“Castlevania” is a sliver of hope for the future of video game adaptations

Courtesy of Netflix

The first season of “Castlevania,” which premiered on Netflix last July, stood out as one of the most compelling and unexpectedly released projects on the platform (with little to no marketing for the series, it simply showed up on the site). While four measly 20-minute episodes can hardly be called a season, from its start, the show lured viewers into a captivating world of demons and vampire hunters that made every minute count. By the time it was over, viewers were left wanting more, and with the announcement of a follow up season shortly after release, “Castlevania” promised to deliver.

The series follows Trevor Belmont, the last son of the legendary house of Belmont (an ancient bloodline of vampire hunters) who joins forces with wandering sorceress, Sypha, and Dracula’s own son, Alucard, to put an end to the vampire war on humanity.
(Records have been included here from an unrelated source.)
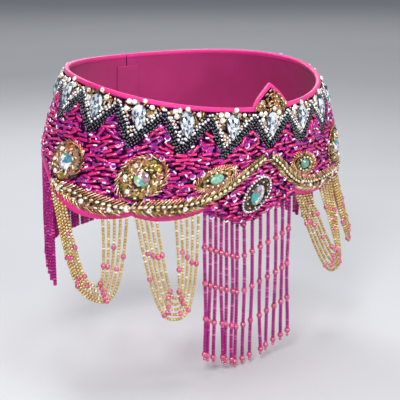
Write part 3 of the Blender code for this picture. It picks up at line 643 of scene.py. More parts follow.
CRYSTAL = bead_finish("clear_foiled_crystal", (
    (0.0, 0.01, 0.015, 0.03), (0.3, 0.10, 0.14, 0.20), (0.6, 0.34, 0.41, 0.50), (0.85, 0.66, 0.72, 0.80),
    (1.0, 1.0, 1.0, 1.0)), 0.05, 0.3, 1.0)
RAINBOW_STONE = bead_finish("rainbow_coated_stone", (
    (0.0, 0.02, 0.06, 0.12), (0.1, 0.10, 0.30, 0.42), (0.2, 0.04, 0.46, 0.36), (0.4, 0.40, 0.70, 0.36),
    (0.6, 0.30, 0.12, 0.08), (0.72, 0.34, 0.22, 0.30), (0.84, 0.42, 0.36, 0.50), (1.0, 1.0, 1.0, 1.0)),
    0.06, 0.2, 1.0)
SEA_STONE = bead_finish("sea_green_stone", (
    (0.0, 0.06, 0.26, 0.20), (0.5, 0.20, 0.50, 0.36), (1.0, 0.40, 0.72, 0.56)), 0.10, 0.1, 0.8)
DARK_STONE = bead_finish("dark_red_stone", (
    (0.0, 0.004, 0.0, 0.002), (0.6, 0.02, 0.006, 0.006), (0.85, 0.20, 0.03, 0.02), (1.0, 0.86, 0.74, 0.62)),
    0.08, 0.3, 0.8)
STRAND_MAGENTA = bead_finish("magenta_strand_glass", (
    (0.0, 0.07, 0.0, 0.05), (0.2, 0.18, 0.0, 0.10), (0.5, 0.42, 0.0, 0.20), (0.88, 0.56, 0.002, 0.26),
    (1.0, 0.86, 0.12, 0.46)), 0.34, 0.0, 0.12, Specular_IOR_Level=0.25)
PINK_PEARL = bead_finish("pink_pearl", (
    (0.0, 0.48, 0.010, 0.11), (1.0, 0.68, 0.04, 0.18)), 0.30, 0.0, 1.0, Coat_IOR=2.1, Coat_Roughness=0.10)
PINK_SATIN = cloth_finish("hot_pink_satin", (
    (0.3, 0.72, 0.006, 0.20), (0.7, 0.82, 0.012, 0.28)), 0.36, 700.0, 0.15, Anisotropic=0.5,
    Specular_IOR_Level=0.5)
GROUND_CLOTH = cloth_finish("dark_plum_ground_cloth", (
    (0.3, 0.020, 0.0, 0.016), (0.7, 0.034, 0.0, 0.026)), 0.85, 420.0, 0.0, Specular_IOR_Level=0.1)
LINING = cloth_finish("plain_pink_lining", (
    (0.3, 0.34, 0.008, 0.11), (0.7, 0.40, 0.012, 0.14)), 0.8, 420.0, 0.1)
SCROLL_FELT = cloth_finish("dark_brown_felt", (
    (0.3, 0.05, 0.022, 0.012), (0.7, 0.09, 0.040, 0.020)), 0.85, 300.0, 0.1)


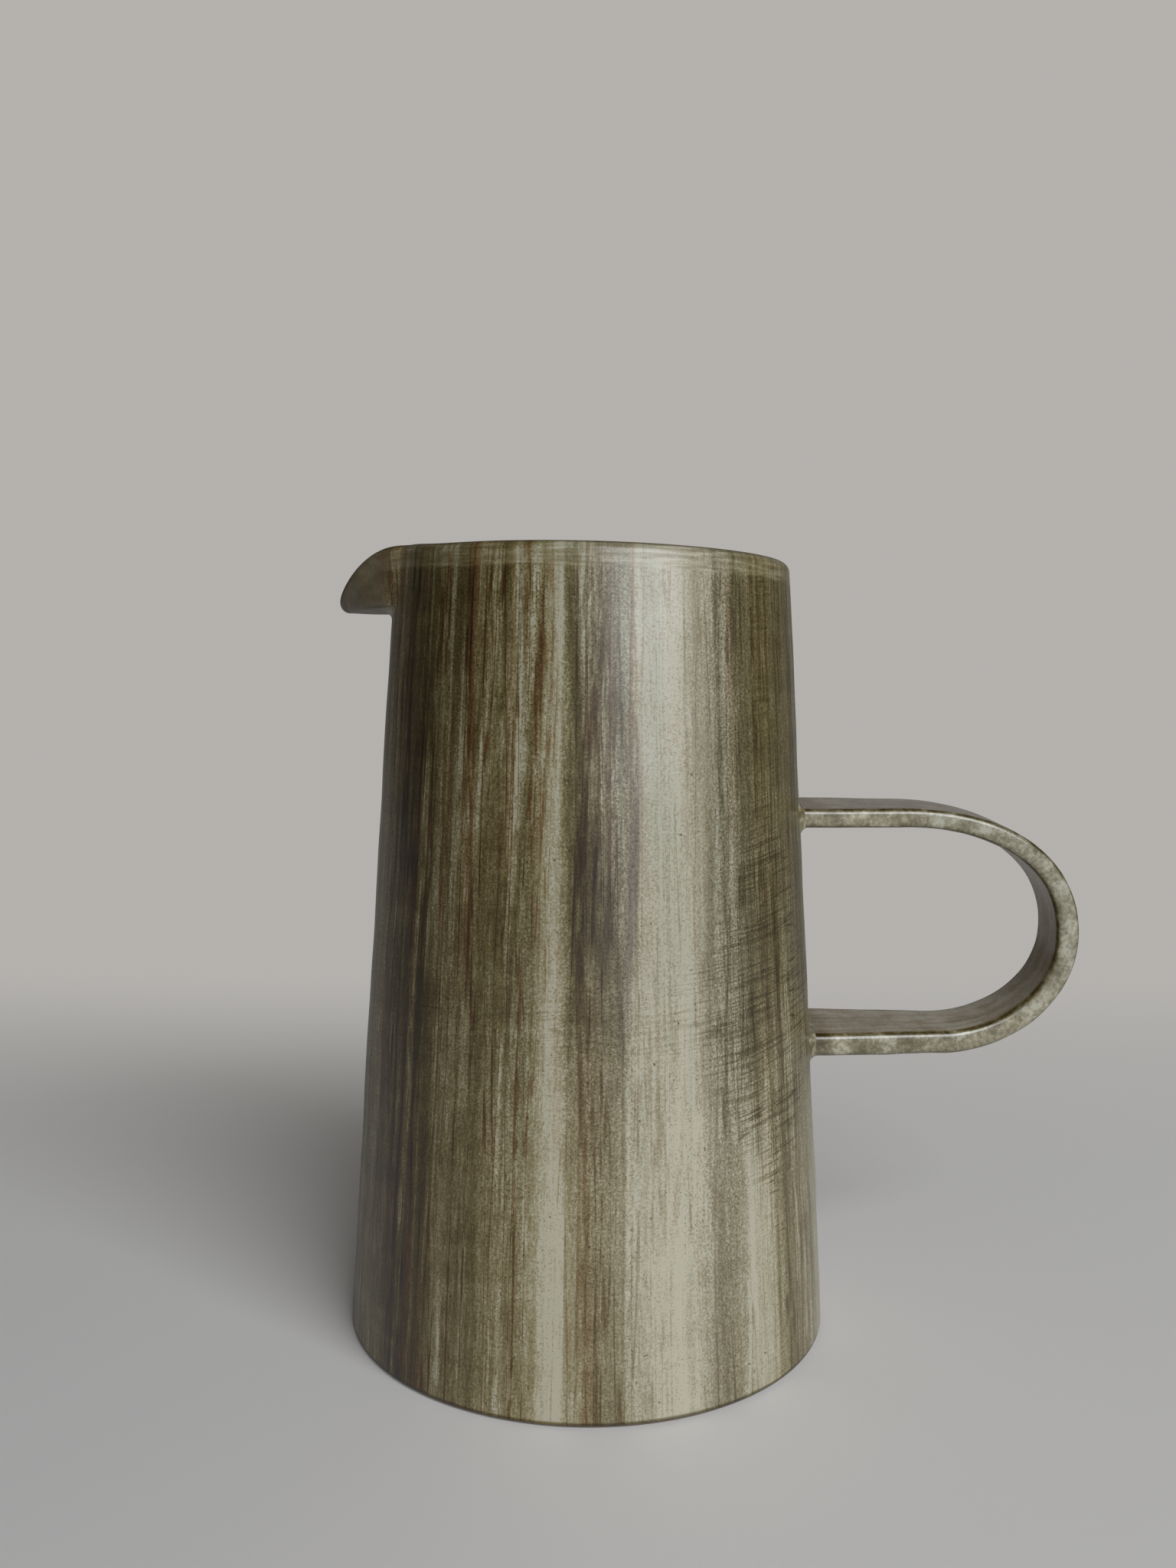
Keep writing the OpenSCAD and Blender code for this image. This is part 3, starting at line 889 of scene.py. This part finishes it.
class BodyGlaze(Surface):
    """The glaze of wall and spout, with the angle round the body and the marks of a brush."""

    def __init__(self, name):
        super().__init__(name)
        self.radius = self.from_axis()
        self.side_x = self.math("DIVIDE", self.x, self.radius)
        self.side_y = self.math("DIVIDE", self.y, self.radius)
        self.from_crown = self.attribute("from_crown")
        self.angle = self.math("DEGREES", self.math("ARCTAN2", self.x, self.times(self.y, -1.0)))
        self.wavy = self.scaled(self.brush(20, 60, 5.3, 2.0), 5.0, self.angle)
        self.warm = self.ramp(self.wavy, *WARM_SIDE)
        self.worn = self.ramp(self.brush(1.0, 12, 45.9, 2.0), -0.16, 0.08)
        threads = self.math("MAXIMUM", self.thread(self.brush(5.0, 200, 17.3), 0.030),
                            self.thread(self.brush(3.2, 140, 71.2), 0.022))
        self.threads = self.times(threads, self.worn)
        self.bands = self.ramp(self.brush(2.8, 160, 33.6, 2.0), 0.08, 0.18)

    def brush(self, wide, tall, seed, detail=1.0, rough=0.5):
        """Noise in marks about so many mm wide round the body and tall up it."""
        scale = MID_R / wide
        return self.noise(self.vector(self.scaled(self.side_x, scale, seed),
                                      self.times(self.side_y, scale),
                                      self.times(self.z, 1 / tall)), 1.0, detail, rough)

    def swept(self, scale, up):
        """Noise in long marks round the body, read up it by a value of its own."""
        return self.noise(self.vector(self.times(self.side_x, scale),
                                      self.times(self.side_y, scale), up), 1.0, 2.0)

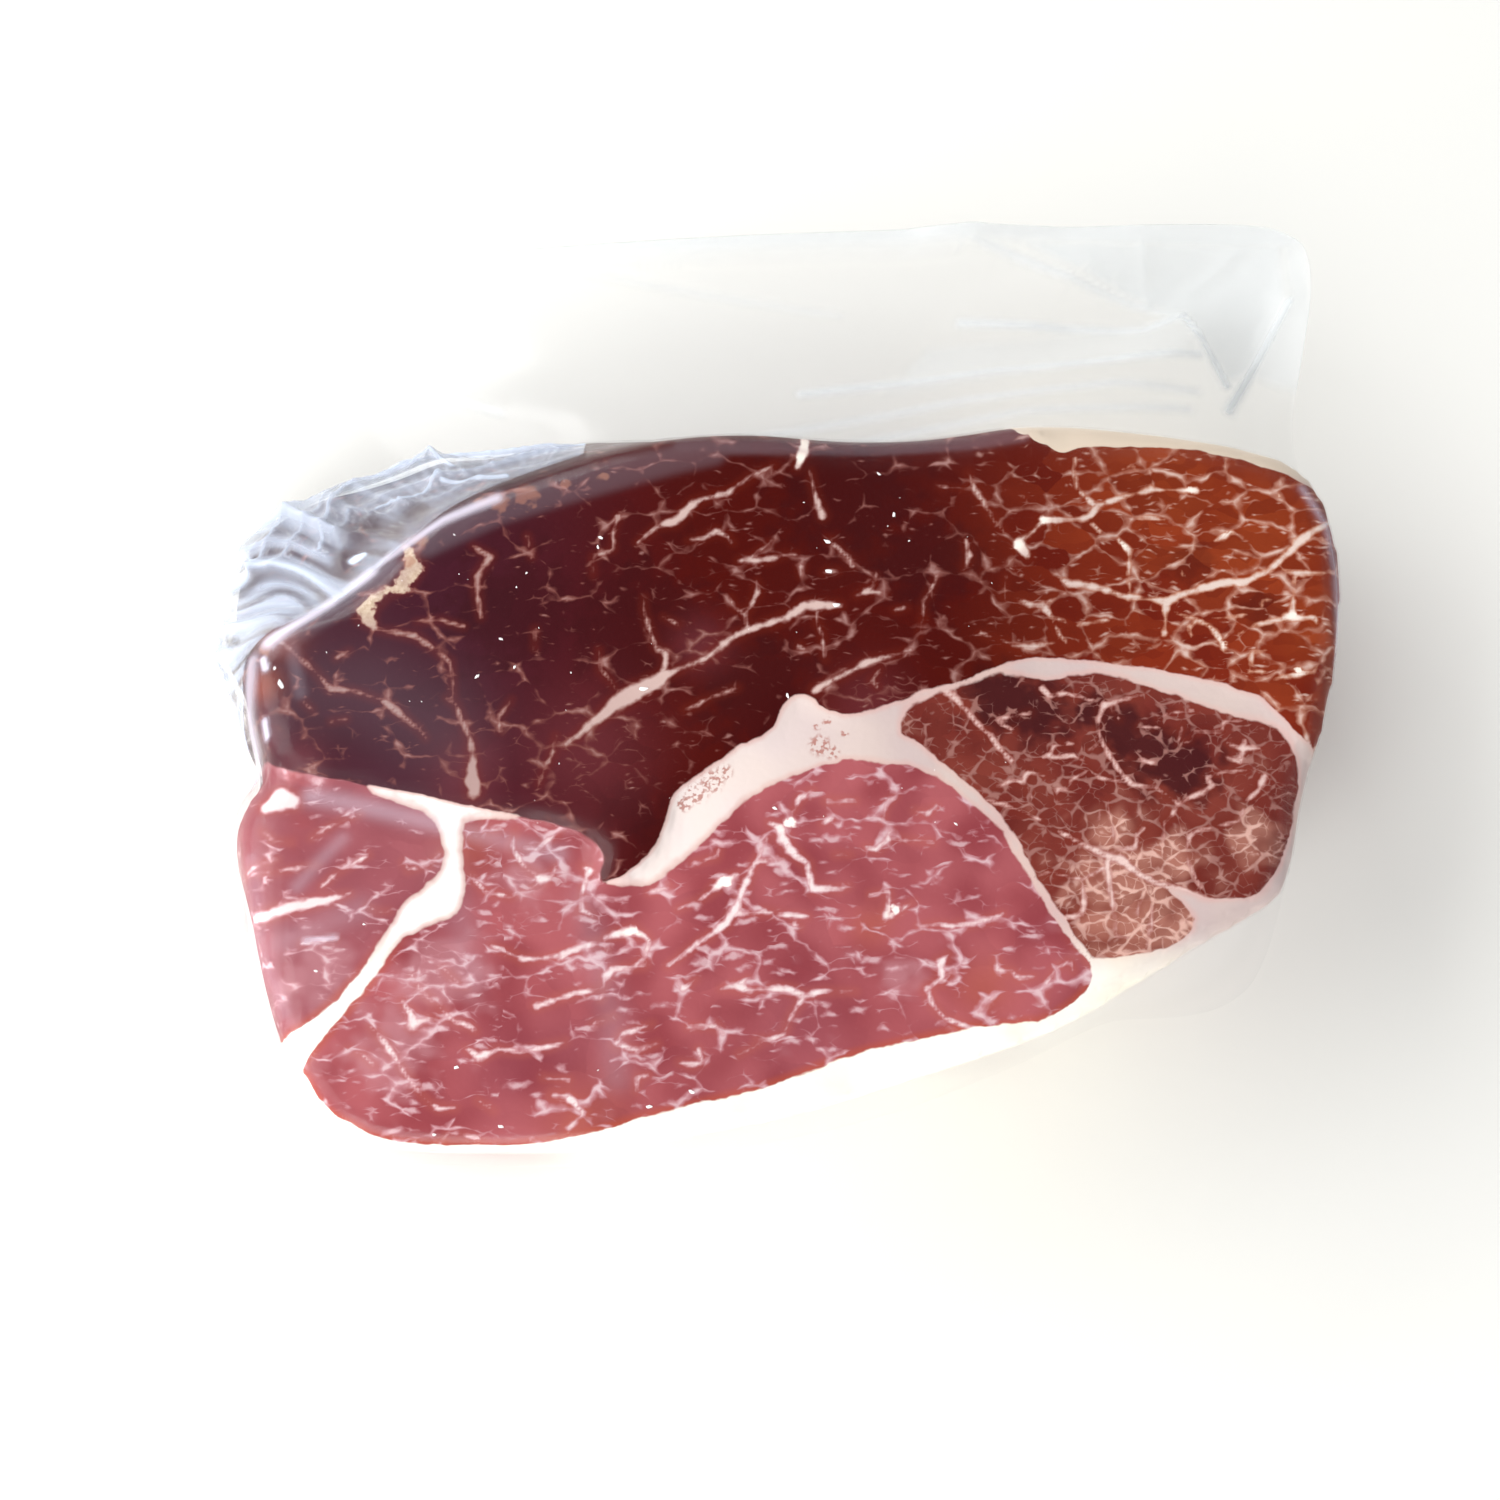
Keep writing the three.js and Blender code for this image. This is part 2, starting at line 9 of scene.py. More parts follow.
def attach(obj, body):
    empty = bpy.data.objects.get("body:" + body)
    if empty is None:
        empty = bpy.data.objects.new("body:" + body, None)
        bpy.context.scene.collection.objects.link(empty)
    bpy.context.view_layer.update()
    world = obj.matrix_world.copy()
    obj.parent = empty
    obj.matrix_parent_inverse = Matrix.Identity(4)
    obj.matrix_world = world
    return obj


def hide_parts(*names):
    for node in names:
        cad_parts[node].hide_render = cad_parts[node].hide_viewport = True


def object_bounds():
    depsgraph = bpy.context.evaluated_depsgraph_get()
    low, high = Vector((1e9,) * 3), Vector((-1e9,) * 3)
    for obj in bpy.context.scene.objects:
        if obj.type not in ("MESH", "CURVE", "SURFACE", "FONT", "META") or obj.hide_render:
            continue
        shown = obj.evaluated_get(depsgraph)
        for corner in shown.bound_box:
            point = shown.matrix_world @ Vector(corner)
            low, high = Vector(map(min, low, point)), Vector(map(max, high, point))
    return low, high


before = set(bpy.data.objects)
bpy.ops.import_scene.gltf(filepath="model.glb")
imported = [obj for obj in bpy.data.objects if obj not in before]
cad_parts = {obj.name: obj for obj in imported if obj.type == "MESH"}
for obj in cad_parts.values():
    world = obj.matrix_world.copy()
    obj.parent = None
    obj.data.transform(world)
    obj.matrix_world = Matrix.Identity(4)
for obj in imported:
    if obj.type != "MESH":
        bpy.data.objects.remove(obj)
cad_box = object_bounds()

# Table, daylight and camera. The pack lies on a pale table in soft daylight from the left and from
# behind, and is seen from above, a little from the front. The camera looks at the middle of the
# cut face, from which all places on that face are counted, in millimetres.
MM = 0.001
BAG_LEFT_END = -172.4 * MM          # from the middle of the cut face
BAG_BACK_END = 141.3 * MM
FACE_HEIGHT = 60 * MM
face_middle = Vector((cad_box[0].x - BAG_LEFT_END, cad_box[1].y - BAG_BACK_END, FACE_HEIGHT))

CAMERA_ELEVATION = math.radians(74)
CAMERA_DISTANCE = 583.3 * MM
CAMERA_LENS = 70
away = Vector((0, -math.cos(CAMERA_ELEVATION), math.sin(CAMERA_ELEVATION)))
bpy.ops.object.camera_add(
    location=face_middle + CAMERA_DISTANCE * away,
    rotation=(math.pi / 2 - CAMERA_ELEVATION, 0, 0),
)
camera = bpy.context.object
camera.data.lens = CAMERA_LENS
bpy.context.scene.camera = camera
bpy.context.scene.view_settings.view_transform = "Standard"


def linear(hex_colour):
    """The linear colour of an sRGB hex value such as #5a1a1a."""
    parts = [int(hex_colour[i:i + 2], 16) / 255 for i in (1, 3, 5)]
    return [c / 12.92 if c <= 0.04045 else ((c + 0.055) / 1.055) ** 2.4 for c in parts] + [1]


def add(tree, kind, inputs=None, **settings):
    """Adds a node, sets its properties, and fills its inputs with values or other nodes."""
    made = tree.nodes.new("ShaderNode" + kind)
    for name, value in settings.items():
        setattr(made, name, value)
    for name, value in (inputs or {}).items():
        if isinstance(name, int):
            socket = made.inputs[name]
        else:
            socket = [s for s in made.inputs if s.enabled and s.name == name][0]
        if isinstance(value, bpy.types.Node):
            value = [s for s in value.outputs if s.enabled][0]
        if isinstance(value, bpy.types.NodeSocket):
            tree.links.new(value, socket)
        else:
            socket.default_value = value
    return made


def new_material(name):
    """An empty material with its output node."""
    material = bpy.data.materials.new(name)
    material.use_nodes = True
    material.node_tree.nodes.clear()
    output = material.node_tree.nodes.new("ShaderNodeOutputMaterial")
    return material, material.node_tree, output.inputs["Surface"]


# Matt white melamine, a little off white
TABLE_SIZE = 6
bpy.ops.mesh.primitive_plane_add(size=TABLE_SIZE)
table = bpy.context.object
table.name = "table_top"
white_melamine, tree, surface = new_material("matt_white_melamine")
matt = add(tree, "BsdfPrincipled", {"Base Color": linear("#f0efe9"), "Roughness": 0.55})
tree.links.new(matt.outputs[0], surface)
table.data.materials.append(white_melamine)

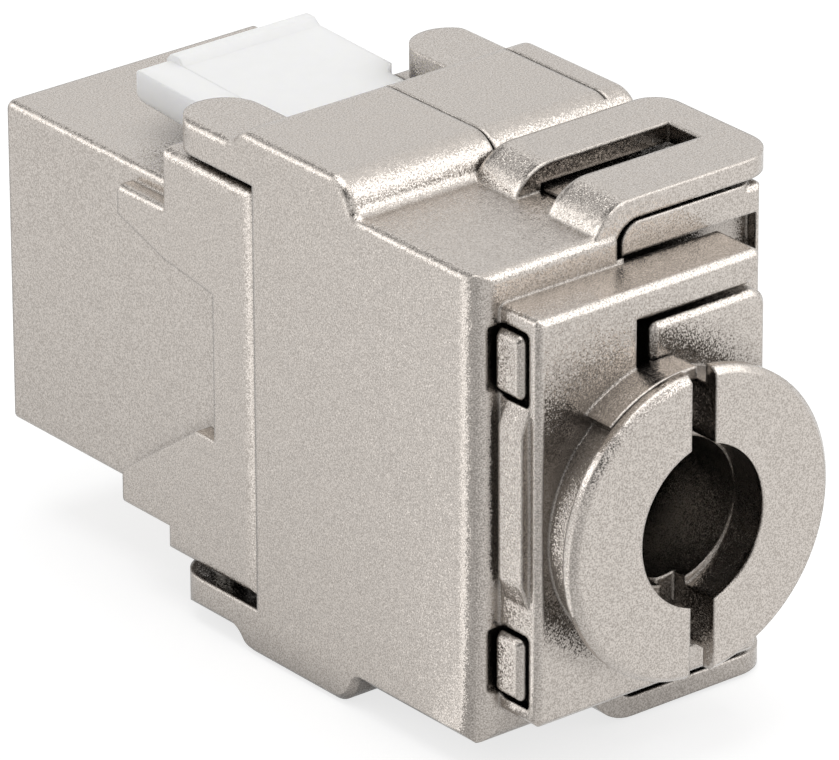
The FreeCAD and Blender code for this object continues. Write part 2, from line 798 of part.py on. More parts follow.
def terminal_block(row):
    """One of the two blocks behind the board, slotted for its terminals and their wires."""
    middle = row * terminal_row_z
    half = terminal_block_height / 2
    side = block_width / 2
    face = rounded("xz", -side, side, middle - half, middle + half, terminal_block_round)
    block = extrude("xz", face, terminal_block_rear_y, board_rear_y)
    w = terminal_thickness / 2 + terminal_slot_gap
    h = terminal_height / 2 + terminal_slot_gap
    wire = wire_slot_width / 2
    wire_front = terminal_block_rear_y + wire_slot_depth
    cuts = []
    for i in range(terminal_columns):
        x = terminal_place(i)[0]
        cuts.append(box(x - w, x + w, terminal_block_rear_y - 1, board_rear_y + 1, middle - h, middle + h))
        cuts.append(box(x - wire, x + wire, terminal_block_rear_y - 1, wire_front,
                        middle - half - 1, middle + half + 1))
    return block.cut(cuts).removeSplitter()


def idc_terminal(i):
    """A blade soldered to the board, forked at its rear end to cut into a wire."""
    x, z = terminal_place(i)
    rear = board_rear_y - terminal_length
    half = terminal_height / 2
    fork = terminal_fork_width / 2
    mouth = terminal_mouth / 2
    neck = rear + mouth
    root = rear + terminal_fork_depth
    face = outline("yz", (board_rear_y, z - half), (board_rear_y, z + half), (rear, z + half),
                   (rear, z + mouth), (neck, z + fork), (root, z + fork), (root, z - fork),
                   (neck, z - fork), (rear, z - mouth), (rear, z - half))
    return extrude("yz", face, x - terminal_thickness / 2, x + terminal_thickness / 2)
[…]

With only eight episodes this second season is still far from the 13-24 episode format that viewers are accustomed to. That being said, it picks up right where the first season left off, and accomplishes some rather dense world building that wasn’t entirely fleshed out by season one’s short run time. In just the first two episodes, we learn about vampire society, the inner workings of Dracula’s army and get some nice character development for our main antagonist.

The plotline that develops here is also nice, as it’s loosely based on the video game series without requiring prior knowledge or heavy investment in the lore. Although it is worth noting that there are tons of callbacks to these games as well as nods to the lore of the expanded Castlevania universe, the references are so plentiful that even those who have only played one installment can find some enjoyment in them.

Admittedly, season two’s initial start is rather slow-paced, and most of the world building and exposition is crammed into the first two episodes. However, once we get back to our main trio, the story really kicks it into gear. All three of our protagonists feel very fleshed out, and even Sypha (who arguably has the fewest stakes in the conflict) is important to driving the story forward and makes her screen time enjoyable; even when it drags us away from Alucard, who by far takes the spotlight in the character development department this season. This is all in addition to the fact that the last three episodes contain some of the best animated and most exciting scenes I’ve seen all year, which completely justify the small cuts in production quality that are slightly noticeable in other episodes.

With its darker tones and undeniable character, one can only hope that “Castlevania” helps start a trend of more large-budget animated features that aren’t family centric or outright comedic. Another Netflix original, “Bojack Horseman,” has been a forerunner for the medium, showing just how successful creative animation for adults can be. With enormous CGI budgets in most summer blockbusters, the demand for over the top and stylized stories is undeniable. And not only does a fully animated feature offer an alternative to the enormous amount of resources devoted to CG, but it can also serve a solution to the break in immersion that CGI can cause in live action films.

This offers a solution to Hollywood’s ongoing struggle with video game adaptations being notoriously awful. From the “Super Mario Bros” and “Mortal Kombat” films of the 90s to the more recent “Prince of Persia: The Sands of Time” and “Assassin’s Creed,” live action production has never quite been able to capture the essence of the beloved source material it attempts to adapt. This is largely in part due to the difficulties that naturally arise from shifting from a 2D to 3D medium. However, animation not only shows potential to be a great way to adapt video games, but has already proven itself with cult classics like 1993’s “Street Fighter II: The Animated Movie.”

Animation is an untapped gold mine that the likes of Disney and Dreamworks have only scratched the surface of. The endless amount of stories that haven’t been told and worlds yet to be explored, can only be discovered with more projects like “Castlevania.” Projects that, although at first glance seem like they won’t garner much popularity, have the ability to cultivate the stagnant mainstream of animated features.